• _Problem to solve_
Output the data that follows exactly, line for line.

• _Raw data_
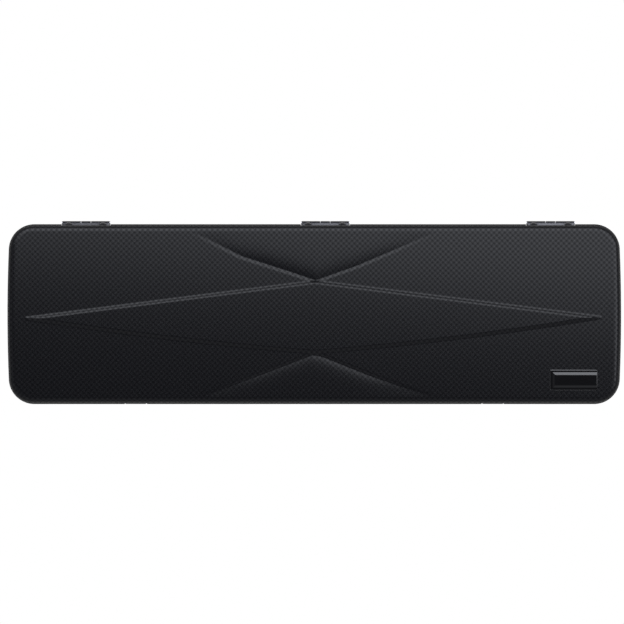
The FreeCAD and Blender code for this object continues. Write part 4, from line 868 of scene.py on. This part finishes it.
def makeBadge():
    s = badgePlate
    tilt = math.asin(s["y"] / lidShell["crown"])
    radius = lidShell["crown"] - s["sink"]
    seatY = radius * math.sin(tilt)
    seatZ = lidShell["top"] - lidShell["crown"] + radius * math.cos(tilt)
    points = []
    for inset, height in s["profile"]:
        for x, y, z in badgeRing(inset, height):
            points.append((s["x"] + x, seatY + y * math.cos(tilt) + z * math.sin(tilt),
                           seatZ - y * math.sin(tilt) + z * math.cos(tilt)))
    size = 4 * s["cornerPoints"]
    mesh = makeMesh("badgeDome", points, ringFaces(len(s["profile"]), size, closed=True), sharp=60)
    makePiece("badgeDome", mesh, finishes["badge"], "lid", ["badge_plate"])
    mesh.materials.append(finishes["badgeEdge"])
    for polygon in mesh.polygons:
        if polygon.index < s["brightRings"] * size:
            polygon.material_index = 1


makeBadge()
print("badge place made")


# Padded tray: plush pressed into troughs for the flute's joints

trayPlush = {
    "inset": 6.9,
    "top": 37.8,
    "steps": (1.15, 1.15),
    "thickness": 1.1,
    "edge": 2.0,
    "edgeSteps": 4,
    "edgeDrop": 0.6,         # share of a full rounding by which the outer edge falls
    "lip": 1.4,
    "lipShift": 0.3,
    "planCorner": 3.0,
    "bowlStart": (-0.2, 1.8),
    # Left, right, middle line, width, depth, rounding of the floor
    "troughs": (
        (-190.0, 166.0, -24.0, 25.0, 25.0, 10.5),
        (-152.0, 140.0, -24.0, 38.0, 21.0, 11.4),
        (-190.0, 44.0, 22.0, 25.0, 25.0, 10.5),
        (-66.0, -12.0, 22.0, 34.0, 22.0, 10.2),
        (58.0, 190.0, 22.0, 25.0, 25.0, 10.5),
        (70.0, 178.0, 22.0, 36.0, 22.0, 10.8),
        (-190.0, 180.0, 49.0, 9.0, 11.0, 3.8),
        (173.0, 201.0, -24.0, 34.0, 24.0, 5.1),
    ),
}


def troughDrop(x, y, left, right, middle, width, depth, corner):
    s = trayPlush
    turn = s["planCorner"]
    inX = np.minimum(x - left, right - x)
    inY = width / 2 - np.abs(y - middle)
    away = np.hypot(np.minimum(inX - turn, 0), np.minimum(inY - turn, 0))
    inside = np.where((inX < turn) | (inY < turn), turn - away, np.minimum(inX, inY))
    wall = smooth(-s["lip"], s["lip"], inside - s["lipShift"]) * (depth - corner)
    return wall + arcHeight(corner, np.maximum(inY, 0)) * smooth(*s["bowlStart"], inside)


def makeTray():
    s = trayPlush
    x, y = outlineGrid(s["inset"], s["edge"], s["steps"], s["edgeSteps"])
    drop = np.zeros_like(x)
    for trough in s["troughs"]:
        drop = np.maximum(drop, troughDrop(x, y, *trough))
    fall = s["edge"] - arcHeight(s["edge"], insideBy(x, y, s["inset"]))
    z = s["top"] - drop - s["edgeDrop"] * fall
    top = gridPoints(x, y, z)
    points = top + gridPoints(x, y, z - s["thickness"])
    faces = gridFaces(*x.shape) + gridFaces(*x.shape, start=len(top), down=True)
    faces += joinLoops(gridRim(*x.shape, start=len(top)), gridRim(*x.shape))
    mesh = makeMesh("trayPadding", points, faces, sharp=80)
    nodes = ["tray_lining", "tray_core"]
    piece = makePiece("trayPadding", mesh, finishes["plush"], "base", nodes)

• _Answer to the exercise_
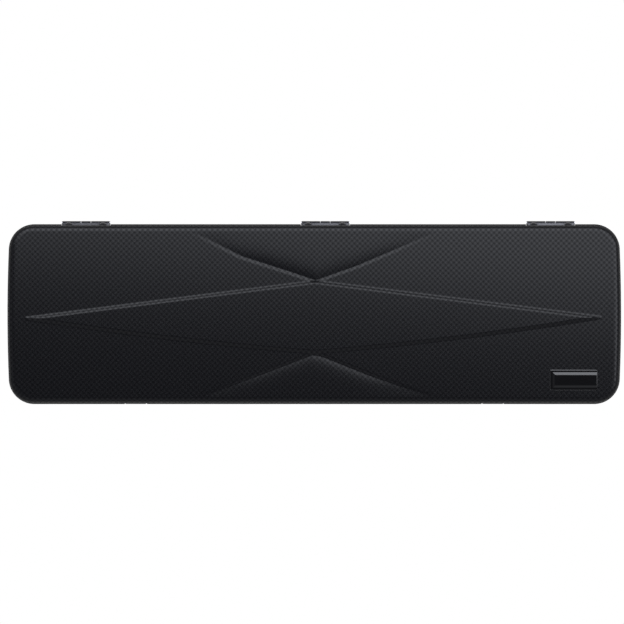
The FreeCAD and Blender code for this object continues. Write part 4, from line 868 of scene.py on. This part finishes it.
def makeBadge():
    s = badgePlate
    tilt = math.asin(s["y"] / lidShell["crown"])
    radius = lidShell["crown"] - s["sink"]
    seatY = radius * math.sin(tilt)
    seatZ = lidShell["top"] - lidShell["crown"] + radius * math.cos(tilt)
    points = []
    for inset, height in s["profile"]:
        for x, y, z in badgeRing(inset, height):
            points.append((s["x"] + x, seatY + y * math.cos(tilt) + z * math.sin(tilt),
                           seatZ - y * math.sin(tilt) + z * math.cos(tilt)))
    size = 4 * s["cornerPoints"]
    mesh = makeMesh("badgeDome", points, ringFaces(len(s["profile"]), size, closed=True), sharp=60)
    makePiece("badgeDome", mesh, finishes["badge"], "lid", ["badge_plate"])
    mesh.materials.append(finishes["badgeEdge"])
    for polygon in mesh.polygons:
        if polygon.index < s["brightRings"] * size:
            polygon.material_index = 1


makeBadge()
print("badge place made")


# Padded tray: plush pressed into troughs for the flute's joints

trayPlush = {
    "inset": 6.9,
    "top": 37.8,
    "steps": (1.15, 1.15),
    "thickness": 1.1,
    "edge": 2.0,
    "edgeSteps": 4,
    "edgeDrop": 0.6,         # share of a full rounding by which the outer edge falls
    "lip": 1.4,
    "lipShift": 0.3,
    "planCorner": 3.0,
    "bowlStart": (-0.2, 1.8),
    # Left, right, middle line, width, depth, rounding of the floor
    "troughs": (
        (-190.0, 166.0, -24.0, 25.0, 25.0, 10.5),
        (-152.0, 140.0, -24.0, 38.0, 21.0, 11.4),
        (-190.0, 44.0, 22.0, 25.0, 25.0, 10.5),
        (-66.0, -12.0, 22.0, 34.0, 22.0, 10.2),
        (58.0, 190.0, 22.0, 25.0, 25.0, 10.5),
        (70.0, 178.0, 22.0, 36.0, 22.0, 10.8),
        (-190.0, 180.0, 49.0, 9.0, 11.0, 3.8),
        (173.0, 201.0, -24.0, 34.0, 24.0, 5.1),
    ),
}


def troughDrop(x, y, left, right, middle, width, depth, corner):
    s = trayPlush
    turn = s["planCorner"]
    inX = np.minimum(x - left, right - x)
    inY = width / 2 - np.abs(y - middle)
    away = np.hypot(np.minimum(inX - turn, 0), np.minimum(inY - turn, 0))
    inside = np.where((inX < turn) | (inY < turn), turn - away, np.minimum(inX, inY))
    wall = smooth(-s["lip"], s["lip"], inside - s["lipShift"]) * (depth - corner)
    return wall + arcHeight(corner, np.maximum(inY, 0)) * smooth(*s["bowlStart"], inside)


def makeTray():
    s = trayPlush
    x, y = outlineGrid(s["inset"], s["edge"], s["steps"], s["edgeSteps"])
    drop = np.zeros_like(x)
    for trough in s["troughs"]:
        drop = np.maximum(drop, troughDrop(x, y, *trough))
    fall = s["edge"] - arcHeight(s["edge"], insideBy(x, y, s["inset"]))
    z = s["top"] - drop - s["edgeDrop"] * fall
    top = gridPoints(x, y, z)
    points = top + gridPoints(x, y, z - s["thickness"])
    faces = gridFaces(*x.shape) + gridFaces(*x.shape, start=len(top), down=True)
    faces += joinLoops(gridRim(*x.shape, start=len(top)), gridRim(*x.shape))
    mesh = makeMesh("trayPadding", points, faces, sharp=80)
    nodes = ["tray_lining", "tray_core"]
    piece = makePiece("trayPadding", mesh, finishes["plush"], "base", nodes)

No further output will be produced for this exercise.